## Work instructions
Starting at the line that contains "last - HOOK_PITCH)", copy every line down to the line that contains "record = json.load(file)", inclusive, exactly as it stands. Omit all other lines.

*** Data ***

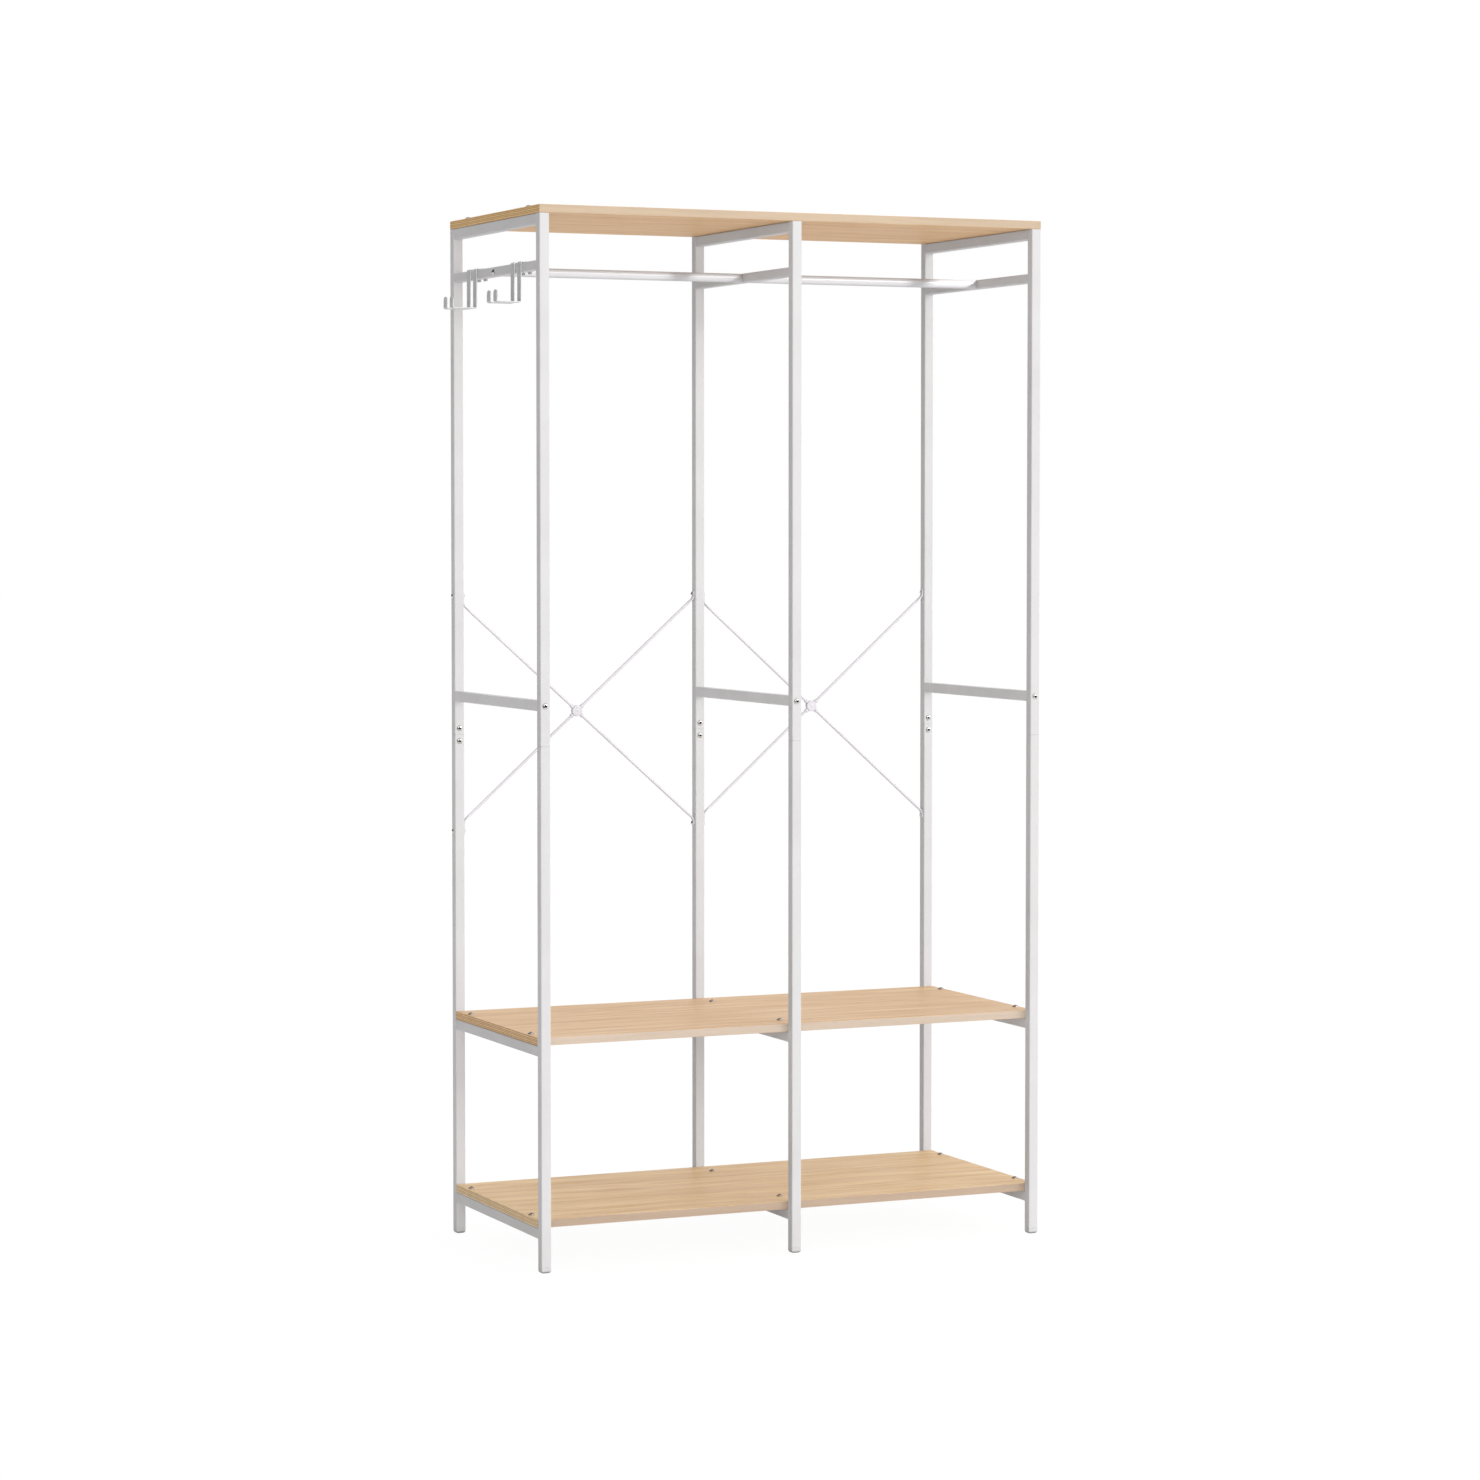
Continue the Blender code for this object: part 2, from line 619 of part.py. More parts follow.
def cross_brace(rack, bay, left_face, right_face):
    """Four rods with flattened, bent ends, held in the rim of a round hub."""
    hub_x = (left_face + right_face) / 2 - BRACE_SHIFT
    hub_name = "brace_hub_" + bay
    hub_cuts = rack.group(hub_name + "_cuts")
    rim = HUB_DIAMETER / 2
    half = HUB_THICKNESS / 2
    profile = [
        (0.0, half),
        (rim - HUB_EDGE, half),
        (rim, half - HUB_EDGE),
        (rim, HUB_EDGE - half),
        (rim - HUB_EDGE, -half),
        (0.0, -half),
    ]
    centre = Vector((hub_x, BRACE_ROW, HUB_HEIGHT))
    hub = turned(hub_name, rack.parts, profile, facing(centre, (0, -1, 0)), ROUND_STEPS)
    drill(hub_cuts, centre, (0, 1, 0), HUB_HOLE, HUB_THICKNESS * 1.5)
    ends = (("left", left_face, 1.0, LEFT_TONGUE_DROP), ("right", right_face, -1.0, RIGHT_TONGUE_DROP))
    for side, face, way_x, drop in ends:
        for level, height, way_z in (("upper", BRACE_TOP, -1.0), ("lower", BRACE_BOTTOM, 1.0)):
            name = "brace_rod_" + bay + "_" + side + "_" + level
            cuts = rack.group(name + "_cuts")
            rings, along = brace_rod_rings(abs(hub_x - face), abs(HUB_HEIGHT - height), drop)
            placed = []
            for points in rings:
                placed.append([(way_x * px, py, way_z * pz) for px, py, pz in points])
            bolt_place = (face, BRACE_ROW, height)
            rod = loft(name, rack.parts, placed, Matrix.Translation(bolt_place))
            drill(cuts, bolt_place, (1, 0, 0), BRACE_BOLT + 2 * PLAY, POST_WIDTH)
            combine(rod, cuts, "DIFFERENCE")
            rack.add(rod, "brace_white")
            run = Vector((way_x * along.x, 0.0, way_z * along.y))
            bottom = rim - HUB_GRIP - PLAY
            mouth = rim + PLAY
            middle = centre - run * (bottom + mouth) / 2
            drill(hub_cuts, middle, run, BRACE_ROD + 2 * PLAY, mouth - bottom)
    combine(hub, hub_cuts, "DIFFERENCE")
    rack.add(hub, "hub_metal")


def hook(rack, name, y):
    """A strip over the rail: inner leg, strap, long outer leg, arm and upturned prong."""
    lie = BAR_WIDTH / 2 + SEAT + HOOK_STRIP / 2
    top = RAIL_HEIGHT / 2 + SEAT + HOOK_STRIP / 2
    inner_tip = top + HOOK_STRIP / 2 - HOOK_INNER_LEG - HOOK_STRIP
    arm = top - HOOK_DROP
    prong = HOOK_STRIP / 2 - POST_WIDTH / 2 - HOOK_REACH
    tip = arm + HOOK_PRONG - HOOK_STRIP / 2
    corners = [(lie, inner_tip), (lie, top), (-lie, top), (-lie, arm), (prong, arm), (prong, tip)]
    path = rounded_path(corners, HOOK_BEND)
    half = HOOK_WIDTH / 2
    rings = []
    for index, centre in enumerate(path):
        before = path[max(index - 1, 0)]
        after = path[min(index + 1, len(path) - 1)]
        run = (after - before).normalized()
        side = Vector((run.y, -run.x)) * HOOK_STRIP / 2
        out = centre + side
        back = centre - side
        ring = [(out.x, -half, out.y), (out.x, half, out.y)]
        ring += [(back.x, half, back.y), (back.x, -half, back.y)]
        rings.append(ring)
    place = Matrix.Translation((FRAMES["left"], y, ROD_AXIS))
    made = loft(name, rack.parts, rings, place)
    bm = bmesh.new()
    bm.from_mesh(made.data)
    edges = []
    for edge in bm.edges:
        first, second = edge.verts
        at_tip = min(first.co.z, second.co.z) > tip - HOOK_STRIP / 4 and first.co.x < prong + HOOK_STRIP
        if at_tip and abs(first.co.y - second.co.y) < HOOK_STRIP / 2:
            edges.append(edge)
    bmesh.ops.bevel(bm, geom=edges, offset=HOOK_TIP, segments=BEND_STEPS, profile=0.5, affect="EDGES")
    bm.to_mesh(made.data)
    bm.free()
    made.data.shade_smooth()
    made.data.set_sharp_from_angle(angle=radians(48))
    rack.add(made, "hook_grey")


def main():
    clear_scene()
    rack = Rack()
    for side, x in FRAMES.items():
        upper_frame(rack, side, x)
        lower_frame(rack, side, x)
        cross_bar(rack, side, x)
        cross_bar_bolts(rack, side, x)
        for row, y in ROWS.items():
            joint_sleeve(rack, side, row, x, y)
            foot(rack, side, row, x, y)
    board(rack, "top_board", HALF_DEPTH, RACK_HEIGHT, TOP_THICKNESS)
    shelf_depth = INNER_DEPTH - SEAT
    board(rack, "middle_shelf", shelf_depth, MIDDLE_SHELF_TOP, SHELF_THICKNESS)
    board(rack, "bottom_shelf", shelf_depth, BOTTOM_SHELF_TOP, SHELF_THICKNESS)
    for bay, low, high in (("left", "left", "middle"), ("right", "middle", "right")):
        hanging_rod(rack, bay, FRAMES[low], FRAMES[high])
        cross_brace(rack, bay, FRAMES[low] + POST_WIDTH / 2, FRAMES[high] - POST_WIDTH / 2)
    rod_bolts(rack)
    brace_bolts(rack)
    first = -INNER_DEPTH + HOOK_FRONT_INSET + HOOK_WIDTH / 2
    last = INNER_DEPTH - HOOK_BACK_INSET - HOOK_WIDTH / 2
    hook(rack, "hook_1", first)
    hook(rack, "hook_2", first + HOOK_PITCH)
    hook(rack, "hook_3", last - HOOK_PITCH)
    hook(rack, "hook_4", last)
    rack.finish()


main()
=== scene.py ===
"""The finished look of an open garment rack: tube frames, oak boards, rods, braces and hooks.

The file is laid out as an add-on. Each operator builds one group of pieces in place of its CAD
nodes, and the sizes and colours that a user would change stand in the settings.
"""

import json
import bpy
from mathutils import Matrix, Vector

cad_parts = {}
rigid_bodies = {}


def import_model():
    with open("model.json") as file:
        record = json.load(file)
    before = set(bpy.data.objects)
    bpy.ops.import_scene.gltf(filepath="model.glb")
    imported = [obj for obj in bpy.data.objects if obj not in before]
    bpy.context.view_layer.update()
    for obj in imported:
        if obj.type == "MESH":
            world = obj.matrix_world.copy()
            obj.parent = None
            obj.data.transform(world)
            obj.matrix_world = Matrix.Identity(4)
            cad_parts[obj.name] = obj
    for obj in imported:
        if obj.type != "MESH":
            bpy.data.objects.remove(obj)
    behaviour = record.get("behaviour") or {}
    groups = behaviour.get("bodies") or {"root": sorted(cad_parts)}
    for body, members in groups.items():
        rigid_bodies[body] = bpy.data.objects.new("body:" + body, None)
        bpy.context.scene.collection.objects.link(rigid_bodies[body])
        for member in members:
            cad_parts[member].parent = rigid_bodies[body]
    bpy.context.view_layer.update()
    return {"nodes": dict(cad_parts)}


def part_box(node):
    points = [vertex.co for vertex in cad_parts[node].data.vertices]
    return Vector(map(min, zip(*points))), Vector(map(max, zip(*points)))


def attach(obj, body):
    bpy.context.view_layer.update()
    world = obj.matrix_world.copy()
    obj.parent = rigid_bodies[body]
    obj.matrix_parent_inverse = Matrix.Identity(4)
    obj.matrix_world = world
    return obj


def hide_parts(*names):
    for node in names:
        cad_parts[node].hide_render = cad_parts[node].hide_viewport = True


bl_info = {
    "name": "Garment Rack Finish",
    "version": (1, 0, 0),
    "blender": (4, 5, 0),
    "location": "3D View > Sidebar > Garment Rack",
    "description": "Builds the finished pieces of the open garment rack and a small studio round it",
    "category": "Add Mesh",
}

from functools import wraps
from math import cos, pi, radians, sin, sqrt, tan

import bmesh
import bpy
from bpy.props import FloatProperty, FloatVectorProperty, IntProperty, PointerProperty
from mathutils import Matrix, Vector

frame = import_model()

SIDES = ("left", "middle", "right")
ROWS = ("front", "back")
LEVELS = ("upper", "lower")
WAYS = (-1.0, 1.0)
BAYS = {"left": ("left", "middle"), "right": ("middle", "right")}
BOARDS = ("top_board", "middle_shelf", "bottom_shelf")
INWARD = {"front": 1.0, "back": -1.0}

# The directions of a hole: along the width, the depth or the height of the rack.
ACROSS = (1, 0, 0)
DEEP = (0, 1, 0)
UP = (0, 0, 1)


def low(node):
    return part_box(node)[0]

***

## Answer to this exercise
    hook(rack, "hook_3", last - HOOK_PITCH)
    hook(rack, "hook_4", last)
    rack.finish()


main()
=== scene.py ===
"""The finished look of an open garment rack: tube frames, oak boards, rods, braces and hooks.

The file is laid out as an add-on. Each operator builds one group of pieces in place of its CAD
nodes, and the sizes and colours that a user would change stand in the settings.
"""

import json
import bpy
from mathutils import Matrix, Vector

cad_parts = {}
rigid_bodies = {}


def import_model():
    with open("model.json") as file:
        record = json.load(file)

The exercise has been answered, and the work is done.